## Given information
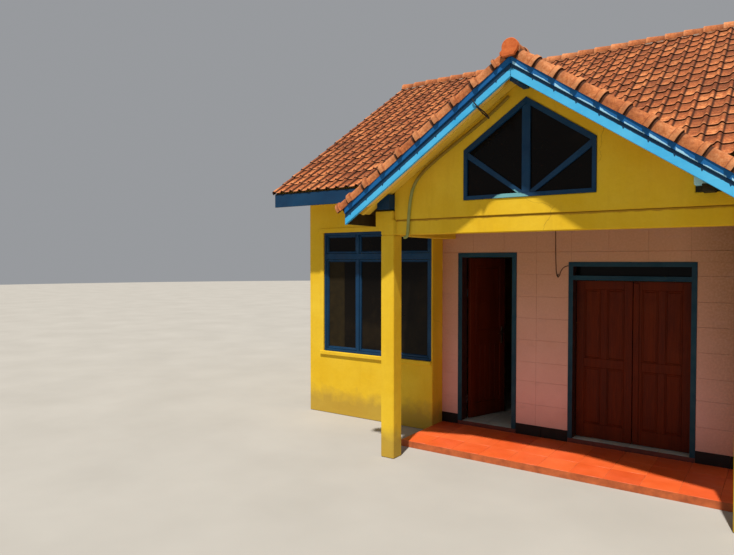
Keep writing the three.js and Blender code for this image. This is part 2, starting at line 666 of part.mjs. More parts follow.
add('eave_board_front', eaveBoard(EAVE_Y), darkBlueWood);
add('eave_board_rear', eaveBoard(2 * RIDGE_Y - EAVE_Y - BOARD), darkBlueWood);
const vergeBoard = mainBand(FASCIA_BOTTOM_Z - EAVE_Z, 0, deckEaveY);
add('verge_board_left', alongX(vergeBoard, LEFT_VERGE_X, LEFT_VERGE_X + BOARD), darkBlueWood);
add('verge_board_right', alongX(vergeBoard, RIGHT_VERGE_X - BOARD, RIGHT_VERGE_X), darkBlueWood);

// Porch roof. It stops where it meets the main roof's tiles, its eave and the front wall.

const mainTileTop = (y) => mainTop(y) + TILES + GAP;
const keepOut = alongX([
  [tileEaveY - GAP, FASCIA_BOTTOM_Z - GAP], [FRONT_Y - GAP, FASCIA_BOTTOM_Z - GAP], [FRONT_Y - GAP, 0],
  [RIDGE_Y, 0], [RIDGE_Y, mainTileTop(RIDGE_Y)], [tileEaveY - GAP, mainTileTop(tileEaveY - GAP)],
], LEFT_WALL_X, RIGHT_WALL_X);

const porchDeckY = PORCH_VERGE_Y + BOARD + GAP;
const capY = PORCH_VERGE_Y - VERGE_CAP_PROUD;
const porchTilesY = capY + 2 * VERGE_CAP_RADIUS + GAP;
const porchRidgeY = PORCH_VERGE_Y - PORCH_RIDGE_OVERHANG;
// Far enough back for every porch piece to run into the main roof
const farY = 1500;
const porchEdges = [PORCH_LEFT_X, PORCH_RIGHT_X];
const porchTileEdges = [PORCH_LEFT_X - PORCH_TILE_OVERHANG, PORCH_RIGHT_X + PORCH_TILE_OVERHANG];
const porchDeck = alongY(porchBand(-PORCH_DECK, 0, ...porchEdges), porchDeckY, farY);
add('porch_roof_deck', cut(porchDeck, keepOut), yellowWood);

function porchTiles() {
  const [rightRoll, leftRoll] = PORCH_ROLL;
  const right = alongX(tiledSection(porchTilesY, farY, porchTilesY + rightRoll, 1), 0, porchTileEdges[1]);
  const left = alongX(tiledSection(porchTilesY, farY, porchTilesY + leftRoll, -1), porchTileEdges[0], 0);
  return join(onSlope(right, -PORCH_TAN, 0, PORCH_APEX_Z), onSlope(left, PORCH_TAN, 0, PORCH_APEX_Z));
}

add('porch_roof_tiles', cut(porchTiles(), keepOut), clayTile);

const lowerBoard = porchBand(-LOWER_BOARD_BOTTOM, -LOWER_BOARD_TOP, ...porchEdges);
add('porch_bargeboard_lower', alongY(lowerBoard, PORCH_VERGE_Y, PORCH_VERGE_Y + BOARD), lightBlueWood);
const upperBoard = porchBand(-LOWER_BOARD_TOP + GAP, 0, ...porchEdges);
add('porch_bargeboard_upper', alongY(upperBoard, PORCH_VERGE_Y - UPPER_BOARD_PROUD, PORCH_VERGE_Y + BOARD),
  darkBlueWood);

const porchTileApex = porchTop(0) + TILES + GAP;
const porchCap = ridgeCap(PORCH_RIDGE_RADIUS, PORCH_RIDGE_Z, porchTileApex, PORCH_TAN);
add('porch_ridge_caps', cut(alongY(porchCap, porchRidgeY, farY), keepOut), clayTile);

// The ridge caps' outline with clearance round it, deep enough to reach the verge caps' undersides
function aroundPorchRidge() {
  const grow = 1 + GAP / PORCH_RIDGE_RADIUS;
  const points = porchCap.map(([x, z]) => [x * grow, PORCH_RIDGE_Z + (z - PORCH_RIDGE_Z) * grow]);
  points[points.length - 1] = [0, porchTop(0) - PORCH_RIDGE_RADIUS / 2];
  return alongY(points, porchRidgeY - PAST, farY);
}

// Round-topped capping down one verge, from the ridge caps to past the eave: side is +1 to the
// right of the ridge and -1 to its left, and reach is how far it runs from the ridge in X
function vergeCaps(side, reach) {
  const steps = 10;
  const profile = [];
  for (let i = 0; i <= steps; i += 1) {
    const t = (Math.PI * i) / steps;
    profile.push([VERGE_CAP_RADIUS * Math.cos(t), VERGE_CAP_RISE + VERGE_CAP_RADIUS * Math.sin(t)]);
  }
  profile.push([-VERGE_CAP_RADIUS, GAP], [VERGE_CAP_RADIUS, GAP]);
  // The profile lies across the verge and up from the slope, and runs down the slope
  const angle = Math.atan(PORCH_TAN);
  const arm = alongX(profile, -VERGE_CAP_RADIUS / 2, reach / Math.cos(angle));
  arm.rotateY(angle);
  if (side < 0) {
    arm.rotateZ(Math.PI);
  }
  arm.translate(0, capY + VERGE_CAP_RADIUS, PORCH_APEX_Z);
  const beyond = boxBetween(side * GAP, -side * 3 * VERGE_CAP_RADIUS, 2 * PORCH_VERGE_Y, 0,
    0, 2 * PORCH_APEX_Z);
  return cut(arm, aroundPorchRidge(), beyond);
}

add('porch_verge_caps_left', vergeCaps(-1, VERGE_CAP_OVERHANG - PORCH_LEFT_X), clayTile);
add('porch_verge_caps_right', vergeCaps(1, VERGE_CAP_OVERHANG + PORCH_RIGHT_X), clayTile);

// Conduit: down the gable wall from under the verge and past the beam to its underside
function conduit() {
  const wallY = GABLE_Y - PIPE_RADIUS - PIPE_CLIP;
  const points = [
    [-342, wallY, 3462], [-800, wallY, 3178], [-1225, wallY, 2922], [-1258, wallY, 2880],
    [-1265, wallY, 2700], [-1270, wallY, 2530], [-1276, wallY, 2330],
  ].map(([x, y, z]) => new THREE.Vector3(x, y, z));
  const path = new THREE.CatmullRomCurve3(points, false, 'centripetal');
  const section = new THREE.Shape();
  section.absarc(0, 0, PIPE_RADIUS, 0, 2 * Math.PI, false);
  return new THREE.ExtrudeGeometry(section, {
    steps: 40, curveSegments: 4, extrudePath: path, bevelEnabled: false,
  });
}

add('conduit', conduit(), pipeGrey);

// Origin: middle of the whole building in X and Y, at ground level
const bounds = new THREE.Box3().setFromObject(group);
group.position.set(-(bounds.min.x + bounds.max.x) / 2, -(bounds.min.y + bounds.max.y) / 2, -bounds.min.z);

export default group;
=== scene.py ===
# %% [markdown]
# # A single-storey house with a gabled porch
# The house has a clay-tiled gable roof along the street and a smaller tiled gable over its porch.
# Its solid parts come from a frame model at real size. These cells give every part its surface:
# pantiles laid one by one, half-round caps, painted timber, panelled doors and weathered plaster.
# Lengths are metres, +Z is up, +Y runs into the house and +X runs along its front to the right.

# %% Load the frame
import json
import math

import bmesh
import bpy
from mathutils import Euler, Matrix, Vector

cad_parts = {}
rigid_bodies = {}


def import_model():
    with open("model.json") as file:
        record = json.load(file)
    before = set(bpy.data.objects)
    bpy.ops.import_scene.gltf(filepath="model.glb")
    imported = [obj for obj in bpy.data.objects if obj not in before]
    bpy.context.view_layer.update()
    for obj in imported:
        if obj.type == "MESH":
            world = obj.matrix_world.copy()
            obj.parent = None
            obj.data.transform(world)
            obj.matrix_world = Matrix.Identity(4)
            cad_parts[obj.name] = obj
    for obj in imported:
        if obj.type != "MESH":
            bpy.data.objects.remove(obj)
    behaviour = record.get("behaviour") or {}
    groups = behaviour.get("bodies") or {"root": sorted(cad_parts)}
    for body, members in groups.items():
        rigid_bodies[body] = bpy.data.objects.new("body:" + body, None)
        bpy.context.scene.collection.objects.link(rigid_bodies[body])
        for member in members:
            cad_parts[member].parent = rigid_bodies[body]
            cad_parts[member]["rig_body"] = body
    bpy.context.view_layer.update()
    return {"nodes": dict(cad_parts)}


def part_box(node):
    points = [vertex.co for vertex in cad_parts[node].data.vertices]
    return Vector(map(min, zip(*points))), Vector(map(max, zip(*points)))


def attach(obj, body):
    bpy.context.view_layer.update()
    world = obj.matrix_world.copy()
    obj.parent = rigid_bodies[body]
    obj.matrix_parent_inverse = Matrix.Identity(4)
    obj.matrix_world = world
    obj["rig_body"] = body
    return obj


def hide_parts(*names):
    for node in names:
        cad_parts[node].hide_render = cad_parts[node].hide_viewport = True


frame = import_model()

# %% [markdown]
# ## A local origin
# Everything on the front is easiest to describe from one point: the middle of the porch gable, on
# the face of the wall behind the porch, level with the porch floor. The frame says where it is,
# so no number has to be fitted by eye.

# %% Local origin and roof planes
def middle(node, axis):
    low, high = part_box(node)
    return (low[axis] + high[axis]) / 2


PORCH_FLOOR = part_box("porch_floor")
WALL_FRONT, WALL_BACK = (corner.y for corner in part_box("front_wall_left"))
ORIGIN = Vector((middle("porch_ridge_caps", 0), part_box("porch_wall_left")[0].y, PORCH_FLOOR[1].z))


def at(x, y, z):
    """A point of the frame from one measured from the porch's own origin."""
    return ORIGIN + Vector((x, y, z))


RIDGE_Y = middle("main_roof_deck", 1)
MAIN_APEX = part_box("main_roof_deck")[1].z
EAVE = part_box("eave_board_front")
MAIN_TAN = (MAIN_APEX - EAVE[1].z) / (RIDGE_Y - EAVE[0].y)
MAIN_PITCH = math.atan(MAIN_TAN)
TILE_LAYER = 0.06
PORCH_X = ORIGIN.x
PORCH_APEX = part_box("porch_roof_deck")[1].z
PORCH_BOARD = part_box("porch_bargeboard_lower")
LOWER_BOARD_BOTTOM = 0.192
PORCH_TAN = (PORCH_APEX - LOWER_BOARD_BOTTOM - PORCH_BOARD[0].z) / (PORCH_BOARD[1].x - PORCH_X)
PORCH_PITCH = math.atan(PORCH_TAN)
print("pitches:", round(math.degrees(MAIN_PITCH), 2), round(math.degrees(PORCH_PITCH), 2))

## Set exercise
Quote exactly the opening line of the material above and every line after it, up to and including the line that contains "the front wall.".

## Exercise answer
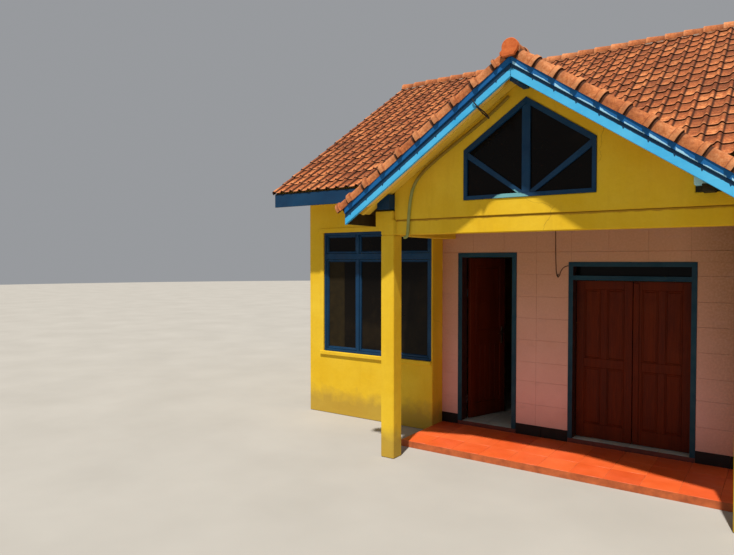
Keep writing the three.js and Blender code for this image. This is part 2, starting at line 666 of part.mjs. More parts follow.
add('eave_board_front', eaveBoard(EAVE_Y), darkBlueWood);
add('eave_board_rear', eaveBoard(2 * RIDGE_Y - EAVE_Y - BOARD), darkBlueWood);
const vergeBoard = mainBand(FASCIA_BOTTOM_Z - EAVE_Z, 0, deckEaveY);
add('verge_board_left', alongX(vergeBoard, LEFT_VERGE_X, LEFT_VERGE_X + BOARD), darkBlueWood);
add('verge_board_right', alongX(vergeBoard, RIGHT_VERGE_X - BOARD, RIGHT_VERGE_X), darkBlueWood);

// Porch roof. It stops where it meets the main roof's tiles, its eave and the front wall.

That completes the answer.